*DATA LISTING*
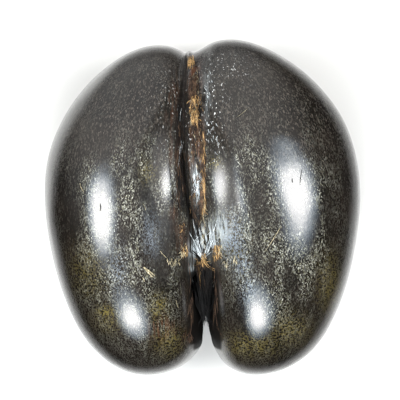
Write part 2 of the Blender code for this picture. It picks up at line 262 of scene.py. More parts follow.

...

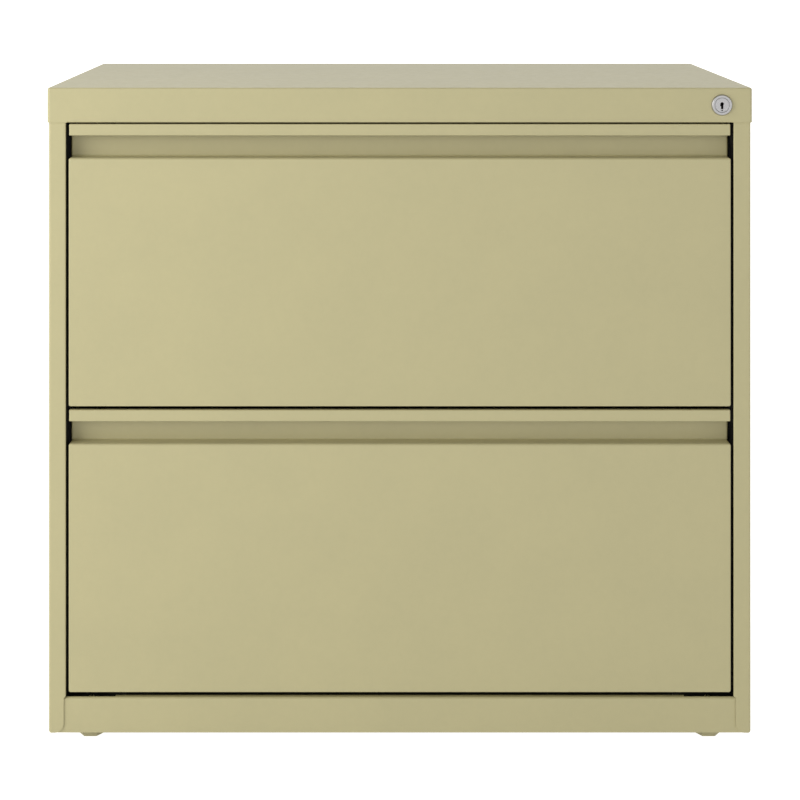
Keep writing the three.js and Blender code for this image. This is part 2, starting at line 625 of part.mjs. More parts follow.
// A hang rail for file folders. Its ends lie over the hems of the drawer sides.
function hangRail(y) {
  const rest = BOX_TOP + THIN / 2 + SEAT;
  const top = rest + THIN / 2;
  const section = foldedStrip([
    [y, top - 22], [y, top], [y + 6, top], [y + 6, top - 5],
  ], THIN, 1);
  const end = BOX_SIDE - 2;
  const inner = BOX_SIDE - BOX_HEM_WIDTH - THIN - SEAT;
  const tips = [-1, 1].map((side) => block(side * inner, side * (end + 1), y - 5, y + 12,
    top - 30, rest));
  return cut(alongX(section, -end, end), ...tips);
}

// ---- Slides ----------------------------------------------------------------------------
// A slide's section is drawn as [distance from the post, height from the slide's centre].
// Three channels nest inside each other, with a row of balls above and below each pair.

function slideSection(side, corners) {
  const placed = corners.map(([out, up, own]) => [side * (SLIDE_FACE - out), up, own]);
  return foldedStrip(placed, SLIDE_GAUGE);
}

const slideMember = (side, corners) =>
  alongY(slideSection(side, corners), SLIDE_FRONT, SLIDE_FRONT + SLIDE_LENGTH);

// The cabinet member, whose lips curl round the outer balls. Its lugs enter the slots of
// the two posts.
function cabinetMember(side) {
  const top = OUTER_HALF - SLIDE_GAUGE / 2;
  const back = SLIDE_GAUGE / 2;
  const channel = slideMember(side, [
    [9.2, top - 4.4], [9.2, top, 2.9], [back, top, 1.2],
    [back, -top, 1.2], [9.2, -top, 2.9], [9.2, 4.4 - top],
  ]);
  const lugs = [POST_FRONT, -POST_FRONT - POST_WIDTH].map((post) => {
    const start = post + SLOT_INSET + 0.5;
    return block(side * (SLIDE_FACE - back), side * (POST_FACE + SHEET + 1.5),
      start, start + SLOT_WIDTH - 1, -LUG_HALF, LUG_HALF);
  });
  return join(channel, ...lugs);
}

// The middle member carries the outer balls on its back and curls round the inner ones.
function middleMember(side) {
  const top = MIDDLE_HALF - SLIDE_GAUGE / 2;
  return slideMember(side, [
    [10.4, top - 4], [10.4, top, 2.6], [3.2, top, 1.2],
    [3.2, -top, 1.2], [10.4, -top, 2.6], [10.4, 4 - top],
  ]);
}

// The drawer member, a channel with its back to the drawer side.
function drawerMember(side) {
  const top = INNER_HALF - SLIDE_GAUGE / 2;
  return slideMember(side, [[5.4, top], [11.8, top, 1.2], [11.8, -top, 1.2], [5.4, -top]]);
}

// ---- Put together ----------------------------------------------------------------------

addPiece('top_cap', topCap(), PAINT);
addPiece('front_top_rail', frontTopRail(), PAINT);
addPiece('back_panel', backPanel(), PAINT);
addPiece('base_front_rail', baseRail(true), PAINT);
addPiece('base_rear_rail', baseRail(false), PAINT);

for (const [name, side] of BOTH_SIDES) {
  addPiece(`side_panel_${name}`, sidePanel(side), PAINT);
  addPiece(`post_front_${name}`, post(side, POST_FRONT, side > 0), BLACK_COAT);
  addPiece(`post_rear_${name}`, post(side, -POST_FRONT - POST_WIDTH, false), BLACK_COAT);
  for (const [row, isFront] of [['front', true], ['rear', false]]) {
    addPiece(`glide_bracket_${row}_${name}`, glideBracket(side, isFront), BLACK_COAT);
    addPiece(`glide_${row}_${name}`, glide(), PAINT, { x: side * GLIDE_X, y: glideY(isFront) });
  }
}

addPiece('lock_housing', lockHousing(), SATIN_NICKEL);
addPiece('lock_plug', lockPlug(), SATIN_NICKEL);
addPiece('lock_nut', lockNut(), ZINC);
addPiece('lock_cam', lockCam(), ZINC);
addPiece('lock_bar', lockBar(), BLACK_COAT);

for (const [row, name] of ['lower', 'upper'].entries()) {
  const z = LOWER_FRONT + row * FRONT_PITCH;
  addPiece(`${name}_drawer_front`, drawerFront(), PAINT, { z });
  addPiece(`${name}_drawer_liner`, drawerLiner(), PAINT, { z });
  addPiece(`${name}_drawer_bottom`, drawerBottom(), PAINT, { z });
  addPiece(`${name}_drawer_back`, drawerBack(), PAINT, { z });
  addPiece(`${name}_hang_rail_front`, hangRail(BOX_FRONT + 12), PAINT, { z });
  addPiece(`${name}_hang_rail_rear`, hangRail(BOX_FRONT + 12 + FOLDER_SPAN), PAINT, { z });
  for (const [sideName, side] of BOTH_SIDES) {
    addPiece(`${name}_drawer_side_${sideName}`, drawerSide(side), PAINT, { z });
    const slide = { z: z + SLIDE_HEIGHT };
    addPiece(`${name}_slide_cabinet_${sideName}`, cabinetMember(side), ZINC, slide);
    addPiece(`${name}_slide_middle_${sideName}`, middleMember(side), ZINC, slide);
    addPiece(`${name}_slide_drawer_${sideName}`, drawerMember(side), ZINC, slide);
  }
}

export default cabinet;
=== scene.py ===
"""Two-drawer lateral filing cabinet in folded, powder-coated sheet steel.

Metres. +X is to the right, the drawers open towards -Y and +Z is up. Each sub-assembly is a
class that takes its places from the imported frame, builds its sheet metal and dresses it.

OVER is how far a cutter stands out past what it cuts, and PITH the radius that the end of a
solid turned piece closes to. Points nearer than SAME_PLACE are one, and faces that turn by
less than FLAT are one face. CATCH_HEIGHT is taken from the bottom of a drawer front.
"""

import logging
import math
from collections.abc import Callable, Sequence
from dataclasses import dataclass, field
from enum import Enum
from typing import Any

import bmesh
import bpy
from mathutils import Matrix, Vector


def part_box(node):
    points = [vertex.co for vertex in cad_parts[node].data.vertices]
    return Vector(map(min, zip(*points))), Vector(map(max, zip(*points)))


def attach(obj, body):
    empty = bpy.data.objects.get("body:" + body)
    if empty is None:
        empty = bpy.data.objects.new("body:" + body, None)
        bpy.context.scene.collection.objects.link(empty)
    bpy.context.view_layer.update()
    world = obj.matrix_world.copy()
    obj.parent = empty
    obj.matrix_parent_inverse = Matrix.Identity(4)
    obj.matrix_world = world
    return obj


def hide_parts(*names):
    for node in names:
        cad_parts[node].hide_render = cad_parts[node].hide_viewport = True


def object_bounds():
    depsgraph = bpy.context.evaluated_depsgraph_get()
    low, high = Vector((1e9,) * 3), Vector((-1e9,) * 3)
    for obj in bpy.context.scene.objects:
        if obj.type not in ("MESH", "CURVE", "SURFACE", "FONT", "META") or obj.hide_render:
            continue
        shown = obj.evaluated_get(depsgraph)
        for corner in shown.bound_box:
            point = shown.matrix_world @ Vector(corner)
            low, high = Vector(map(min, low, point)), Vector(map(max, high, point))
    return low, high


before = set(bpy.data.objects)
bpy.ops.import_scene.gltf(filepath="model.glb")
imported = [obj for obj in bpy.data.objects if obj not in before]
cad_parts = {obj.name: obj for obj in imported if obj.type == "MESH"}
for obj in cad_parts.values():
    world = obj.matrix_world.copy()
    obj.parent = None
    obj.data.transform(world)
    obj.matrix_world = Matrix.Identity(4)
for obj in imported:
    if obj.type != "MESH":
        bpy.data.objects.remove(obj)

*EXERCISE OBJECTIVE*
Of the entries above, repeat exactly the lines from the line with "for (const [row, name]" through the line with "zip(*points))), Vector(map(max, zip(*points)))", both of them included.

*TASK OUTPUT*
for (const [row, name] of ['lower', 'upper'].entries()) {
  const z = LOWER_FRONT + row * FRONT_PITCH;
  addPiece(`${name}_drawer_front`, drawerFront(), PAINT, { z });
  addPiece(`${name}_drawer_liner`, drawerLiner(), PAINT, { z });
  addPiece(`${name}_drawer_bottom`, drawerBottom(), PAINT, { z });
  addPiece(`${name}_drawer_back`, drawerBack(), PAINT, { z });
  addPiece(`${name}_hang_rail_front`, hangRail(BOX_FRONT + 12), PAINT, { z });
  addPiece(`${name}_hang_rail_rear`, hangRail(BOX_FRONT + 12 + FOLDER_SPAN), PAINT, { z });
  for (const [sideName, side] of BOTH_SIDES) {
    addPiece(`${name}_drawer_side_${sideName}`, drawerSide(side), PAINT, { z });
    const slide = { z: z + SLIDE_HEIGHT };
    addPiece(`${name}_slide_cabinet_${sideName}`, cabinetMember(side), ZINC, slide);
    addPiece(`${name}_slide_middle_${sideName}`, middleMember(side), ZINC, slide);
    addPiece(`${name}_slide_drawer_${sideName}`, drawerMember(side), ZINC, slide);
  }
}

export default cabinet;
=== scene.py ===
"""Two-drawer lateral filing cabinet in folded, powder-coated sheet steel.

Metres. +X is to the right, the drawers open towards -Y and +Z is up. Each sub-assembly is a
class that takes its places from the imported frame, builds its sheet metal and dresses it.

OVER is how far a cutter stands out past what it cuts, and PITH the radius that the end of a
solid turned piece closes to. Points nearer than SAME_PLACE are one, and faces that turn by
less than FLAT are one face. CATCH_HEIGHT is taken from the bottom of a drawer front.
"""

import logging
import math
from collections.abc import Callable, Sequence
from dataclasses import dataclass, field
from enum import Enum
from typing import Any

import bmesh
import bpy
from mathutils import Matrix, Vector


def part_box(node):
    points = [vertex.co for vertex in cad_parts[node].data.vertices]
    return Vector(map(min, zip(*points))), Vector(map(max, zip(*points)))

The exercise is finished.